The task → All lines from the one with "obj.matrix_parent_inverse = Matrix.Identity(4)" through the one with "obj.data.transform(world)", and only those, are to be reproduced exactly, both ends included.

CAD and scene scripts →
▬▬▬▬▬▬▬▬▬▬

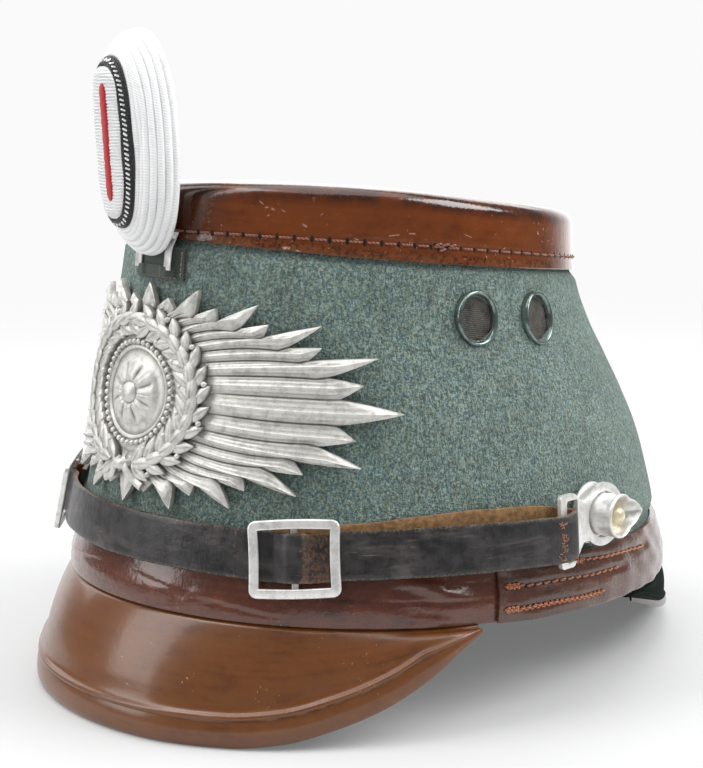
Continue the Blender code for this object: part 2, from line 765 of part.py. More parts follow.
def cockade_frame():
    frame = (np.array(COCKADE_AT), np.array([1.0, 0, 0]), np.array([0, 0, 1.0]), np.array([0, -1.0, 0]))
    p, across, up, outward = frame
    a = math.radians(COCKADE_LEAN)
    return (p, across, up * math.cos(a) + outward * math.sin(a), outward * math.cos(a) - up * math.sin(a))


def oval(wide, high, steps=48):
    """Straight-sided oval: wide and high are full sizes."""
    t = np.linspace(0, 2 * np.pi, steps, endpoint=False)
    power = 2 / 2.25
    return np.stack(
        [
            wide / 2 * np.sign(np.cos(t)) * np.abs(np.cos(t)) ** power,
            high / 2 * np.sign(np.sin(t)) * np.abs(np.sin(t)) ** power,
        ],
        -1,
    )


def domed(frame, rows, steps=24):
    """Rows of width, height, depth and shift, closed with flat ends."""
    rings = []
    for wide, high, deep, shift in rows:
        flat = oval(wide, high, steps)
        rings.append(np.stack([flat[:, 0], flat[:, 1] + shift, np.full(steps, deep)], -1))
    return sweep(local(frame, np.array(rings)), False)


def cockade():
    frame = cockade_frame()
    # full width, full height, distance forward, shift up
    rows = ((28.6, 61.4, -0.6, 0.0), (31.4, 63.8, 0.6, 0.0), (31.0, 63.4, 2.0, 0.0), (28.6, 60.8, 4.2, 0.2),
            (25.4, 57.4, 6.2, 0.3), (21.6, 53.6, 7.8, 0.5), (18.0, 50.0, 8.8, 0.6), (12.4, 43.4, 9.2, 0.6))
    place("cockade_body", *domed(frame, rows), "silver thread")

    def tube(name, wide, high, deep, size, look):
        path = oval(wide, high, 30)
        stations = []
        for i, (x, y) in enumerate(path):
            before, after = path[i - 1], path[(i + 1) % len(path)]
            along = (after - before) / np.linalg.norm(after - before)
            nx, ny = along[1], -along[0]
            loop = []
            for a in np.arange(0, 360, 72):
                c, s = size * math.cos(math.radians(a)), size * math.sin(math.radians(a))
                loop.append((x + nx * c, y + ny * c + 0.6, deep + s))
            stations.append(loop)
        place(name, *sweep(local(frame, np.array(stations)), True), look)

    tube("cockade_ring", 13.5, 45.0, 10.75, 1.4, "black cord")
    centre = ((9.6, 39.6, 9.4, 0.6), (9.8, 40.0, 11.2, 0.6), (12.4, 42.2, 12.3, 0.6), (13.0, 42.8, 12.8, 0.6),
              (12.4, 42.2, 13.2, 0.6), (10.0, 40.2, 13.5, 0.6))
    place("cockade_centre", *domed(frame, centre), "silver thread")
    bar = ((2.3, 33.0, 13.7, 0.6), (2.7, 33.4, 13.9, 0.6), (2.5, 33.2, 14.15, 0.6), (1.5, 32.4, 14.35, 0.6))
    place("cockade_bar", *domed(frame, bar, 16), "red thread")
    # prong: a flat strip from behind the cockade down into the cloth pocket
    stations = []
    for y, z in ((-86.3, 176.0), (-85.4, 150.0), (-85.2, 142.5), (-84.5, 137.5)):
        stations.append([(-5.2, y, z), (5.2, y, z), (5.2, y - 0.55, z + 0.1), (-5.2, y - 0.55, z + 0.1)])
    for high in (103.4, 97.2):
        y = float(crown(0, high, 0.45)[1])
        z = float(crown(0, high, 0.45)[2])
        stations.append([(-5.2, y, z), (5.2, y, z), (5.2, y - 0.55, z), (-5.2, y - 0.55, z)])
    place("cockade_prong", *sweep(np.array(stations), False), "metal", flat=True)
    # pocket: a cloth strip sewn on the front under the lid
    stations = []
    for angle in np.arange(-9.5, 9.6, 2.375):
        low = float(np.interp(abs(angle), (5.6, 8.2), (1.5, 0.35)))
        rows = ((92.2, 0.35), (92.2, 1.25), (93.6, low + 0.95), (101.6, low + 0.95), (101.6, low), (93.6, low))
        stations.append([crown(angle, h, o) for h, o in rows])
    place("cockade_pocket", *sweep(stations, False), "green cloth")


body = felt_body()
vents(body)
lid()
bands()
peaks()
strap()
buckles()
fittings()
badge()
cockade()
for side, word in ((1, "a"), (-1, "b")):
    angle = arc_angle(24.0 * side, BADGE_MID)
    hole = frame_at(angle, BADGE_MID, 0.0)
    cut(body, f"cut_pin_{word}", *turned(hole, [(0, -9), (1.6, -9), (1.6, 3), (0, 3)], 12))
    post = post_frame(side)
    cut(body, f"cut_post_{word}", *turned(post, [(0, -9), (2.4, -9), (2.4, 3), (0, 3)], 16))
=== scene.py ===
"""Looks of a leather and felt shako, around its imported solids.

Lengths in the tables are in millimetres, angles in degrees from the front (0)
towards the wearer's left (90).  Everything is made by formula.
"""

import math

import bpy
import numpy as np
from mathutils import Matrix, Vector


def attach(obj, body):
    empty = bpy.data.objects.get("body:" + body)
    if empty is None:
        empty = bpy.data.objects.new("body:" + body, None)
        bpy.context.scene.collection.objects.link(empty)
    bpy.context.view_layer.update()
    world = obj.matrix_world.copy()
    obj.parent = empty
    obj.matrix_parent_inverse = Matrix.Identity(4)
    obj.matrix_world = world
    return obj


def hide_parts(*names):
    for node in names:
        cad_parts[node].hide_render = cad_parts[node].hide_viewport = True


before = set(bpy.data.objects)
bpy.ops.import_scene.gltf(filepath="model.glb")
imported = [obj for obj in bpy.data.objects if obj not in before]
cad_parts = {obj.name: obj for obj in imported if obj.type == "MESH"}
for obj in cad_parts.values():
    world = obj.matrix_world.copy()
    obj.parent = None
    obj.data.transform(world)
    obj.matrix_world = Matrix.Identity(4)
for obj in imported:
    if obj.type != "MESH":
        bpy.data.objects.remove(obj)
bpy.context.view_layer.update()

MM = 0.001

# ------------------------------------------------------------- camera, first
CAMERA_AT = (0.40934, -0.38171, 0.1887)
CAMERA_ALONG = (-0.7401, 0.6724)  # horizontal heading
CAMERA_DOWN = 10.62
CAMERA_FOCAL = 1757.9  # in pixels of the 768 high frame

heading = Vector((CAMERA_ALONG[0], CAMERA_ALONG[1], 0)).normalized()
pitch = math.radians(CAMERA_DOWN)
look = heading * math.cos(pitch) + Vector((0, 0, -math.sin(pitch)))
side_on = heading.cross(Vector((0, 0, 1))).normalized()
upward = side_on.cross(look)
camera_data = bpy.data.cameras.new("camera")
camera_data.sensor_width = 36.0
camera_data.lens = 36.0 * CAMERA_FOCAL / 768
camera_data.clip_start, camera_data.clip_end = 0.02, 60
camera = bpy.data.objects.new("camera", camera_data)
camera.matrix_world = Matrix(
    (
        (side_on.x, upward.x, -look.x, CAMERA_AT[0]),
        (side_on.y, upward.y, -look.y, CAMERA_AT[1]),
        (side_on.z, upward.z, -look.z, CAMERA_AT[2]),
        (0, 0, 0, 1),
    )
)
bpy.context.scene.collection.objects.link(camera)
bpy.context.scene.camera = camera

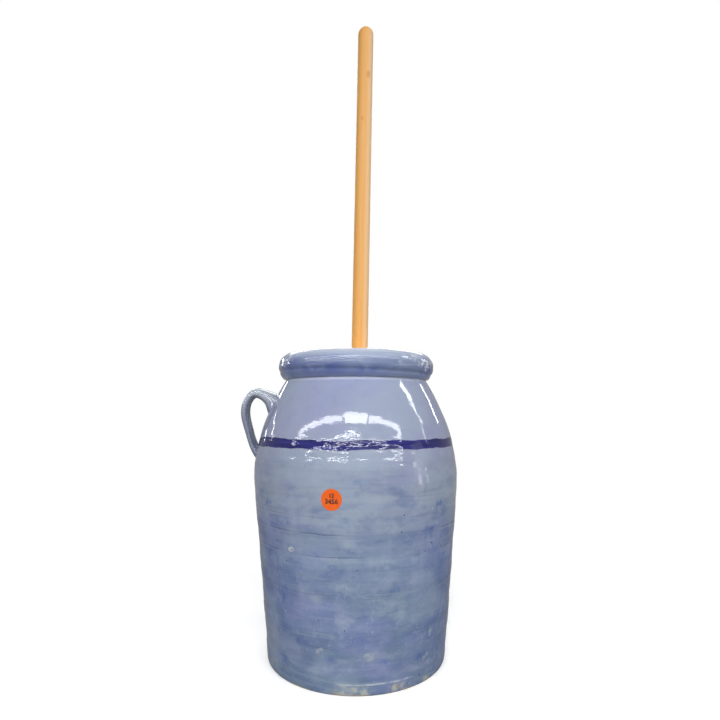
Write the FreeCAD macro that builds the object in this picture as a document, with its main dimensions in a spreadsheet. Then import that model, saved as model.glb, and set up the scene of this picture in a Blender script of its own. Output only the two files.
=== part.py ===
# Stoneware butter churn with a wooden lid and dasher, in millimetres.
#
# Frame: origin at the centre of the crock's underside, +Z up, the strap handle towards -X.
# The crock and lid stand upright. The dasher leans towards +X until it rests in the lid's hole,
# so its pieces are built along their own axis and placed together at the foot of the rod.
import FreeCAD, Part
import Sketcher
import math
import os
import re

from FreeCAD import Vector

SIZES = {
    # crock, outside: heights stack from the ground up, and each radius builds on the one below
    "foot_radius": 121.2,
    "foot_rounding": 2.5,
    "belly_height": 241.0,
    "belly_swell": 20.6,
    "belly_curve_drop": 33.7,
    "shoulder_height": 132.0,
    "shoulder_inset": 41.3,
    "shoulder_curve_rise": 87.4,
    "collar_height": 37.0,
    "collar_overhang": 11.1,
    "collar_widest_rise": 19.0,
    "collar_lip_overhang": 4.1,
    "collar_lip_rise": 1.5,
    "rim_inset": 0.7,
    # crock, inside
    "wall_thickness": 9.5,
    "floor_thickness": 12.0,
    "floor_corner_radius": 16.0,
    "throat_wall": 14.5,
    "throat_height": 13.0,
    "ledge_width": 9.5,
    "gallery_depth": 24.0,
    "rim_chamfer": 1.8,
    # strap handle: rises are above the belly line, and the loop's centre is inset from the belly
    "handle_bite": 4.2,
    "handle_root_rise": 103.0,
    "handle_loop_inset": 1.8,
    "handle_loop_rise": 93.5,
    "handle_loop_radius": 21.0,
    "handle_sweep_rise": 73.7,
    "handle_sweep_radius": 60.0,
    "handle_tail_rise": 27.7,
    "handle_width": 32.0,
    "handle_thickness": 9.5,
    "handle_edge_chamfer": 2.2,
    "handle_azimuth": 180.0,
    # price label
    "label_diameter": 25.4,
    "label_thickness": 0.3,
    "label_gap": 0.05,
    "label_drop": 15.0,
    "label_azimuth": 258.4,
    # lid
    "lid_thickness": 19.05,
    "lid_side_clearance": 2.0,
    "lid_edge_chamfer": 2.5,
    "lid_seat_gap": 0.2,
    "register_thickness": 12.7,
    "register_side_clearance": 2.5,
    "register_chamfer": 2.0,
    "rod_hole_diameter": 31.75,
    "lid_nail_count": 6,
    "lid_nail_edge_distance": 21.5,
    "lid_nail_cover": 3.75,
    # nails
    "nail_diameter": 2.8,
    "nail_head_diameter": 6.4,
    "nail_head_thickness": 1.2,
    "nail_point_length": 4.0,
    "nail_clearance": 0.03,
    # dasher: heights are along the rod from its lower end
    "rod_diameter": 23.8,
    "rod_length": 914.0,
    "rod_lean": 0.94,
    "rod_lean_clearance": 0.3,
    "rod_foot_gap": 0.45,
    "tenon_diameter": 19.0,
    "tenon_projection": 5.0,
    "tenon_chamfer": 1.0,
    "tenon_clearance": 0.05,
    "cross_side_clearance": 6.0,
    "cross_width": 44.5,
    "cross_thickness": 19.05,
    "cross_edge_chamfer": 1.5,
    "lap_side_clearance": 0.15,
    "churn_hole_diameter": 12.7,
    "churn_hole_end_distance": 18.0,
    "churn_hole_spacing": 20.0,
    "cross_nail_count": 4,
    "cross_nail_edge_distance": 6.7,
    "cross_nail_cover": 2.05,
    "wedge_side_inset": 1.0,
    "wedge_length": 16.0,
    "wedge_root_thickness": 3.0,
    "wedge_tip_thickness": 0.8,
}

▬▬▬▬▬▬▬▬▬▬

Response to this exercise →
    obj.matrix_parent_inverse = Matrix.Identity(4)
    obj.matrix_world = world
    return obj


def hide_parts(*names):
    for node in names:
        cad_parts[node].hide_render = cad_parts[node].hide_viewport = True


before = set(bpy.data.objects)
bpy.ops.import_scene.gltf(filepath="model.glb")
imported = [obj for obj in bpy.data.objects if obj not in before]
cad_parts = {obj.name: obj for obj in imported if obj.type == "MESH"}
for obj in cad_parts.values():
    world = obj.matrix_world.copy()
    obj.parent = None
    obj.data.transform(world)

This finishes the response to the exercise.